Monday, 20 April 2020

quantum mechanics - Interpreting group velocity of free particle wave packet


I am trying to understand the concept of group velocity of a free particle wave packet: $$\Psi(x,t) = \frac{1}{\sqrt{2 \pi}}\int_{-\infty}^{\infty} \phi(k)e^{ikx}e^{-\frac{i \hbar k^2 t}{2m}}dk.$$


Where $$\omega(k) = \frac{\hbar k^2}{2m}.$$ Assuming that $\phi(k)$ is narrowly peaked about some particular value $k_0$ we can Taylor expand $\omega(k)$ about $k_0$ to get $$\omega(k) = \frac{\hbar k_0}{2m} + \frac{\hbar k_0}{m}(k-k_0)+ \frac{\hbar}{2m}(k-k_0)^2.$$ Then after defining variable $\kappa := k-k_0$ we get $$\Psi(x,t) \approx \frac{1}{\sqrt{2 \pi}}e^{\frac{-i \hbar k_0^2 t}{2m}}e^{\frac{i \hbar k_0^2 t}{m}} \int^{\infty}_{-\infty}\phi(\kappa + k_0)e^{i(\kappa + k_0)(x-\frac{\hbar k_0 t}{m})}dk.$$


This integral is the superposition of waves of the form $$e^{i(\kappa + k_0)(x-\frac{\hbar k_0 t}{m})}.$$ However notice that each of these waves have the same speed $\frac{\hbar k_0}{m}$. Then in terms of the energy $$v_{\text{group}} = \frac{d \omega(k_0)}{dk} = \frac{\hbar k_0}{m} = \sqrt{\frac{2 E_0}{m}}.$$ Hence for stationary state $\Psi_{k_0}$ we have that $$v_{\text{group}} = 2 v_{\text{phase}}.$$


Apparently we can then evaluate the group velocity for each $k$, hence $v_{\text{group}} = \frac{d \omega(k)}{dk}$.
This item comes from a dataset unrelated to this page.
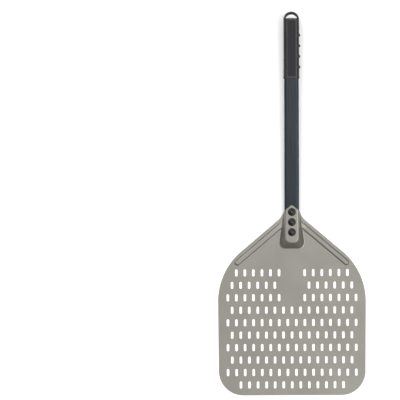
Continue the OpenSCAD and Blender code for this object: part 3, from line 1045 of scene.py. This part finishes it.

Question: I understand the above calculation. But qualitatively I don't understand how the group velocity can be a function of $k$ as opposed to just a single value (independent of $k$) which describes how fast the envelope propagates? I know that each stationary state has it's own phase velocity but I thought that superimposing these waves of different speeds produces an envelope which travels at a single velocity $v_{\text{group}}$?